When the resource dealer feeds you whatever you want to hear, truth and fairness vanish. You walk away with your needs intact, no longer for sale.

Thursday, August 28, 2025

Deception Needs Freedom

Metaphorical Narrative

Picture a smoky backroom lit by a single hanging bulb. A dealer sits at the table, shuffling cards that are blank on both sides. He leans in close, eyes glittering, and whispers whatever you want to hear:

“You’ll get what you need. Just one more round."
"You were meant to lose anyway."
"I’m the one who decides if you deserve it.”

The words slide smooth, like promises wrapped in velvet, but every hand you play ends the same. The house always wins — not because the cards are real, but because the game was never honest. Truth doesn’t matter here. Fairness doesn’t matter. The dealer only needs you sitting at the table.

And then it hits you. You don’t have to play. The needs he dangles are yours already. You push back the chair, stand, and watch the table dissolve into dust. The dealer’s smile collapses with it. Without you, the game ends.

Core Insight

The twisted tongue wears another mask: the dealer. Its strategy is not truth, but dependence. It feeds you lines to keep you seated — guilty, waiting, bargaining. But your needs are not bargaining chips. They don’t belong to a dealer.
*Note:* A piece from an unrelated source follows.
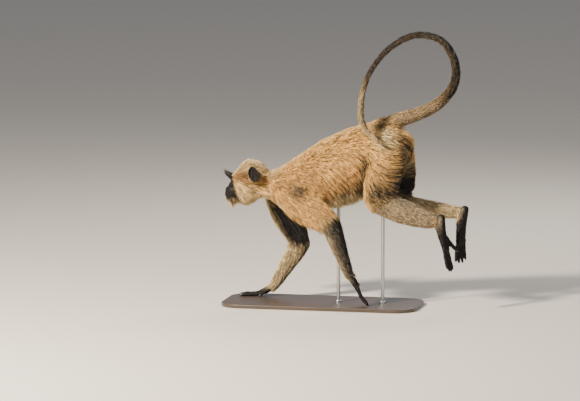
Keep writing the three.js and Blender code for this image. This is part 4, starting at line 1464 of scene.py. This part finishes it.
def coat_piece(name, chosen, number, rings, unevenness):
    """One piece of the coat: a number of locks over some of the guide's triangles. The
    unevenness is how much less or more of the dark marks and painted shade single locks have."""
    weight = fur[triangles].mean(1) / (length * width)[triangles].mean(1)
    faces, mixture = scattered(chosen, weight, number)
    spacing = (CLUMP_SPACING + SHAGGY_SPACING * shag[triangles].mean(1)) * MM
    clumps = int((areas / spacing**2)[chosen].sum()) + 8
    heads, head_mixture = scattered(chosen, spacing**-2, clumps)
    roots = blended(g_points, faces, mixture)
    ways = unit(blended(flow, faces, mixture))
    mine = clump_of(roots, blended(g_points, heads, head_mixture), ways)

    # Each lock follows its own trail, and is drawn towards its clump's trail at the tip.
    t = np.linspace(0, 1, rings + 1) ** 0.9
    own = np.stack([blended(trail[s], faces, mixture) for s in range(STEPS + 1)], 1)
    own_up = unit(np.stack([blended(trail_up[s], faces, mixture) for s in range(STEPS + 1)], 1))
    led = np.stack([blended(trail[s], heads, head_mixture) for s in range(STEPS + 1)], 1)[mine]
    when = t[None, :] * dice.uniform(*LOCK_REACH, number)[:, None]
    spine, leader, ups = on_trail(own, when), on_trail(led, when), unit(on_trail(own_up, when))
    loose = blended(shag, faces, mixture)
    gather = (0.35 + 0.5 * loose)[:, None, None] * (t**1.3)[None, :, None]
    ahead, aside = unit(np.gradient(spine, axis=1)), leader - spine
    aside -= 0.85 * ahead * np.sum(aside * ahead, axis=2)[..., None]
    spine = spine + aside * gather

    # It rises through the coat to its own layer, leans out of line, and hangs.
    deep = blended(depth, faces, mixture) * MM
    layer = dice.uniform(0.15, 1.0, number) ** 0.7
    lift = (deep * layer)[:, None] * (1 - (1 - t) ** 1.8)[None, :] - ROOT_SUNK * (1 - t)[None, :] ** 2
    spine = spine + ups * lift[..., None]
    long = blended(length, faces, mixture) * MM
    sway = dice.normal(0, 1, (number, 3))
    sway = (sway - ups[:, 0] * np.sum(sway * ups[:, 0], 1)[:, None] * 0.7) * STRAY
    sway += (dice.normal(0, 1, (clumps, 3)) * CLUMP_STRAY)[mine]
    sway[:, 2] -= blended(hang, faces, mixture) * 0.7
    spine = spine + sway[:, None, :] * (t**1.6)[None, :, None] * long[:, None, None]
    wide = blended(width, faces, mixture) * MM * dice.uniform(*LOCK_WIDTH, number)

    # Clumps differ in tone more than locks do, and the top layer is painted brightest, the deeper ones
    # darker as painted shade.
    clump_tone = dice.normal(0, 1, clumps)[mine] * (0.18 + 0.24 * loose)
    tones = np.clip(0.5 + clump_tone + dice.normal(0, 0.12, number) + 0.22 * (layer - 0.7), 0, 1)
    marks = blended(markings, faces, mixture)
    uneven = np.clip(marks[:, 2] * dice.uniform(*unevenness, number), 0, 1)
    marks[:, 2] = np.where(marks[:, 2] > 0.985, 1, uneven)  # what is fully black stays so
    return dressed(name, chosen, faces, mixture, spine, ups, t, wide, tones, marks)


def where_part(*parts, side=None):
    """The guide's triangles in these parts, on one side or both, where hair grows."""
    found = np.isin(part_of_face, parts) & (fur[triangles].mean(1) > 0.02)
    if side:
        found &= side_of_face == side
    return np.flatnonzero(found)


COATS = {  # parts, side, number of locks, their rings, slot
    "coat_neck": (("neck",), None, 5600, 3, "coat_gold"),
    "coat_chest": (("chest",), None, 8800, 3, "coat_gold"),
    "coat_belly": (("belly",), None, 9400, 3, "coat_gold"),
    "coat_rump": (("rump",), None, 8000, 3, "coat_gold"),
    "coat_tail": (("tail",), None, 9000, 2, "coat_grey"),
}
for side_name in SIDES:
    COATS[f"coat_{side_name}_head"] = (("head", "ear"), side_name, 7800, 3, "coat_pale")
    COATS[f"coat_{side_name}_upper_arm"] = (("upper_arm",), side_name, 4500, 3, "coat_gold")
    COATS[f"coat_{side_name}_forearm"] = (("forearm", "hand"), side_name, 6800, 2, "coat_grey")
    COATS[f"coat_{side_name}_thigh"] = (("thigh",), side_name, 6600, 3, "coat_gold")
    COATS[f"coat_{side_name}_shank"] = (("shank", "foot"), side_name, 7000, 2, "coat_grey")
for name, (parts, side_name, number, rings, slot) in COATS.items():
    unevenness = (0.85, 1.1) if name == "coat_tail" else (0.5, 1.3)
    piece = coat_piece(name, where_part(*parts, side=side_name), number, rings, unevenness)


# ---------------------------------------------------------------- the visor
# Long black hairs that stand up and forwards over the eyes from the brow ridge. They are
# stiff hair with free tips, which a museum sets in one by one.

root_head = to_head(g_points[triangles].mean(1))
on_brow = (np.abs(root_head[:, 1]) < 31) & (root_head[:, 2] > 7) & (root_head[:, 2] < 15)
on_brow &= (root_head[:, 0] < -84) & (g_normals[triangles[:, 0]] @ HEAD_TURN @ (-0.6, 0, 0.8) > 0.1)
chosen = np.flatnonzero(on_brow)
VISOR_HAIRS = 760
faces, mixture = scattered(chosen, np.ones(len(areas)), VISOR_HAIRS)
roots = blended(g_points, faces, mixture)
sideways = to_head(roots)[:, 1]
t = np.linspace(0, 1, 5)
# The hairs are longest over the nose, and short at the temples.
reach = 6 + 32 * np.clip(1 - (sideways / 33)**2, 0, 1) ** 0.7
reach = dice.uniform(0.4, 1.12, VISOR_HAIRS) * reach * MM
ways = np.stack([np.full(VISOR_HAIRS, -0.62), sideways * 0.006, np.full(VISOR_HAIRS, 0.78)], 1)
ways = unit(ways + dice.normal(0, 1, (VISOR_HAIRS, 3)) * (0.03, 0.12, 0.03)) @ HEAD_TURN.T
bow = np.array((-0.1, 0, -0.12)) @ HEAD_TURN.T
spine = (ways[:, None] * t[None, :, None] + bow * (t**2)[None, :, None]) * reach[:, None, None]
spine += roots[:, None]
spine[:, 0] -= ways * 0.001  # the roots are sunk into the skin
ups = np.repeat(unit(np.cross(ways, np.array((0, 1, 0)) @ HEAD_TURN.T))[:, None] * -1, 5, 1)
visor = dressed("visor", chosen, faces, mixture, spine, ups, t, dice.uniform(0.6, 1.1, VISOR_HAIRS) * MM,
                dice.uniform(0.2, 0.8, VISOR_HAIRS), np.tile((0.0, 1.0, 1.0), (VISOR_HAIRS, 1)))
bpy.data.objects.remove(guide)


# ---------------------------------------------------------------- eyes
# A wet brown ball with a dark pupil behind a clear bulge. A museum uses painted glass,
# set behind the lids before the face is finished.

eye_finish, tree, shader = new_material("eye", Roughness=0.2, Coat_Weight=0.5, Coat_Roughness=0.02)
shader.inputs["Specular IOR Level"].default_value = 0.1
gaze = node(tree, "Attribute", {"attribute_name": "gaze"}, out=2)
place = node(tree, "TexCoord", out=3)
spokes = noise(tree, place, 900.0, 3.0)
ring = node(tree, "ValToRGB", {"stops": [
    (0.0, (0.004, 0.003, 0.003)), (0.2, (0.004, 0.003, 0.003)), (0.24, (0.10, 0.042, 0.012)),
    (0.46, (0.16, 0.075, 0.02)), (0.58, (0.03, 0.014, 0.006)), (0.66, (0.035, 0.022, 0.016)),
    (1.0, (0.05, 0.035, 0.028)),
]}, {0: gaze + spokes * 0.05 - 0.025})
tree.links.new(ring.out, shader.inputs["Base Color"])
CORNEA, CORNEA_EDGE = 0.9, 42  # how far the clear bulge stands out in mm, and its edge in degrees
for name, side in SIDES.items():
    centre, ahead, outwards, raised = eye_frame(side)
    bpy.ops.mesh.primitive_uv_sphere_add(segments=48, ring_count=32, radius=1)
    eye = bpy.context.object
    eye.name = eye.data.name = f"{name}_eye_ball"
    ball_points = points_of(eye.data)
    angle = np.degrees(np.arccos(np.clip(ball_points[:, 2], -1, 1)))
    reach = EYE_RADIUS + CORNEA * np.clip(1 - (angle / CORNEA_EDGE) ** 2, 0, 1)
    turn = np.stack([outwards, raised * -side, ahead], 1)
    set_points(eye.data, in_head(centre + (ball_points * reach[:, None]) @ turn.T))
    store(eye.data, "gaze", angle / 90)
    eye.data.materials.append(eye_finish)
    eye.data.shade_smooth()
    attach(eye, "root")
    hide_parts(f"{name}_eye")


# ---------------------------------------------------------------- nails
# Narrow dark nails, curved across and over the tip. They are horn, grown from the digit,
# and a museum casts them with it and paints them.

nail_finish, tree, shader = new_material("nail", Roughness=0.32)
place = node(tree, "TexCoord", out=3)
grain = noise(tree, place, 260.0, 3.0)
horn = mix(tree, grain, colour(0.018, 0.015, 0.013), colour(0.07, 0.058, 0.05))
tree.links.new(horn.out, shader.inputs["Base Color"])


NAIL_THICK = 0.0007


def nail(name, tip, pointing, back, radius):
    """A curved plate that lies on the last bone and reaches a little past the tip."""
    sideways = np.cross(pointing, back)
    rows, columns = 9, 9
    along_nail, around = np.linspace(0, 1, rows), np.linspace(-1, 1, columns)
    nail_long, half = radius * 2.3, radius * 0.72
    layers = []
    for lift in (0.0, NAIL_THICK):
        for a in along_nail:
            narrow = half * (0.78 + 0.3 * math.sin(a * 2.4)) * (1 - 0.25 * max(0, a - 0.7) / 0.3)
            for s in around:
                drop = radius * (0.95 - 0.5 * abs(s) ** 2 - 0.75 * a**2.4)
                round_end = nail_long * (a - 0.62) - radius * 0.25 * s * s * a
                layers.append(tip + pointing * round_end + sideways * (s * narrow)
                              + back * (drop * 0.86 + lift * (1 - 0.6 * s * s)))
    layer = rows * columns
    faces = []
    for r in range(rows - 1):
        for c in range(columns - 1):
            a = r * columns + c
            faces.append((a, a + 1, a + columns + 1, a + columns))
            faces.append(tuple(i + layer for i in (a, a + columns, a + columns + 1, a + 1)))
    rim = [*range(columns)] + [r * columns + columns - 1 for r in range(1, rows)]
    rim += [(rows - 1) * columns + c for c in range(columns - 2, -1, -1)]
    rim += [r * columns for r in range(rows - 2, 0, -1)]
    for a, b in zip(rim, rim[1:] + rim[:1]):
        faces.append((b, a, a + layer, b + layer))
    made = object_from(name, np.array(layers), faces)
    made.data.shade_smooth()
    made.data.materials.append(nail_finish)
    return made


for name in [*HANDS, *FEET]:
    set_of_nails = [nail(f"{digit_name}_nail", *where) for digit_name, where in nail_places.items()
                    if digit_name.startswith(name)]
    nails = join(set_of_nails, f"{name}_nails")
    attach(nails, "root")


# ---------------------------------------------------------------- the stand
# A stained board with a softened edge, and two brushed steel rods that go up through the
# coat into the belly and the rump. Each rod stands in a turned collar on the board.

board_finish, tree, shader = new_material(
    "stained board", Roughness=0.42, Coat_Weight=0.25, Coat_Roughness=0.25
)
place = node(tree, "TexCoord", out=3)
stretched = node(tree, "VectorMath", {"operation": "MULTIPLY"}, {0: place, 1: (1.2, 16.0, 16.0)})
warp = noise(tree, stretched, 4.0, 6.0, Roughness=0.62)
pore = noise(tree, stretched, 36.0, 3.0)
stain = node(tree, "ValToRGB", {"stops": [
    (0.3, (0.028, 0.019, 0.014)), (0.5, (0.07, 0.046, 0.032)), (0.7, (0.042, 0.028, 0.02)),
]}, {0: warp * 0.8 + pore * 0.2})
tree.links.new(stain.out, shader.inputs["Base Color"])
relief = node(tree, "Bump", None, {"Strength": 0.25, "Distance": 0.0005, "Height": pore})
tree.links.new(relief.out, shader.inputs["Normal"])

rod_finish, tree, shader = new_material("brushed steel", Metallic=1.0, Roughness=0.3)
place = node(tree, "TexCoord", out=3)
stretched = node(tree, "VectorMath", {"operation": "MULTIPLY"}, {0: place, 1: (60.0, 60.0, 2.0)})
brushed = noise(tree, stretched, 30.0, 2.0)
steel = mix(tree, brushed, colour(0.42, 0.425, 0.43), colour(0.6, 0.605, 0.61))
tree.links.new(steel.out, shader.inputs["Base Color"])
tree.links.new((0.26 + brushed * 0.14).out, shader.inputs["Roughness"])

BOARD_CORNER, BOARD_EDGE = 0.070, 0.0022


def finish_piece(piece, finish, slot, *replaced):
    """Gives a piece its material and its body, and hides the solids that it stands for. The slot is not
    used.
    """
    piece.data.materials.clear()
    piece.data.materials.append(finish)
    select_only(piece)
    bpy.ops.object.transform_apply(location=True, rotation=True, scale=True)
    bpy.ops.object.shade_smooth_by_angle(angle=math.radians(35))
    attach(piece, "root")
    if replaced:
        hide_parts(*replaced)


def bevel_edges(piece, chosen, width, segments):
    """Bevels the edges of a piece that chosen picks by their two ends."""
    select_only(piece)
    bpy.ops.object.mode_set(mode="EDIT")
    bpy.ops.mesh.select_mode(type="EDGE")
    bpy.ops.mesh.select_all(action="DESELECT")
    bpy.ops.object.mode_set(mode="OBJECT")
    for edge in piece.data.edges:
        edge.select = bool(chosen(*[piece.data.vertices[v].co for v in edge.vertices]))
    bpy.ops.object.mode_set(mode="EDIT")
    bpy.ops.mesh.bevel(offset=width, segments=segments, affect="EDGES")
    bpy.ops.object.mode_set(mode="OBJECT")


def box_of(piece):
    points = points_of(piece.data)
    return points.min(0), points.max(0)


low, high = box_of(nodes["stand_base"])
deselect()
bpy.ops.mesh.primitive_cube_add(size=1, location=(low + high) / 2, scale=high - low)
board = bpy.context.object
board.name = board.data.name = "board"
bpy.ops.object.transform_apply(location=True, rotation=True, scale=True)
bevel_edges(board, lambda a, b: abs(a.z - b.z) > 0.005, BOARD_CORNER, 10)
bevel_edges(board, lambda a, b: abs(a.z - b.z) < 1e-5, BOARD_EDGE, 4)
finish_piece(board, board_finish, "stand_board", "stand_base")
board_top = high[2]

COLLAR_RADIUS, COLLAR_TALL, COLLAR_EDGE = 0.011, 0.007, 0.0022
for rod_name in ("front", "rear"):
    low, high = box_of(nodes[f"stand_rod_{rod_name}"])
    middle, tall = (low + high) / 2, high[2] - low[2]
    deselect()
    radius = (high[0] - low[0]) / 2
    bpy.ops.mesh.primitive_cylinder_add(vertices=40, radius=radius, depth=tall, location=middle)
    rod = bpy.context.object
    rod.name = rod.data.name = f"{rod_name}_rod"
    finish_piece(rod, rod_finish, "stand_rod", f"stand_rod_{rod_name}")
    deselect()
    bpy.ops.mesh.primitive_cylinder_add(vertices=48, radius=COLLAR_RADIUS, depth=COLLAR_TALL,
                                        location=(middle[0], middle[1], board_top + COLLAR_TALL / 2))
    collar = bpy.context.object
    collar.name = collar.data.name = f"{rod_name}_collar"
    bpy.ops.object.transform_apply(location=True, rotation=True, scale=True)
    bevel_edges(collar, lambda a, b: min(a.z, b.z) > board_top + COLLAR_TALL * 0.9, COLLAR_EDGE, 4)
    finish_piece(collar, rod_finish, "stand_rod")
Once you see the lie, you realise you were never a player in his casino. You were always free to walk out with your needs intact.

Saturday Experiment

  1. Spot the Dealer — Notice when a voice says just enough to keep you hooked, but never delivers.
  2. Name the Lie — Say to yourself: “This is a dealer, not truth.”
  3. End the Game — Visualise the table turning to dust. Step out of the room with your needs unshaken.

Sunday Reflection

  • When he notices words that sound like promises but circle back to nothing, how does he now unmask the dealer?
  • How does he hold his needs as valid without bargaining them away?
  • How does he remind himself that he never has to sit at that table again?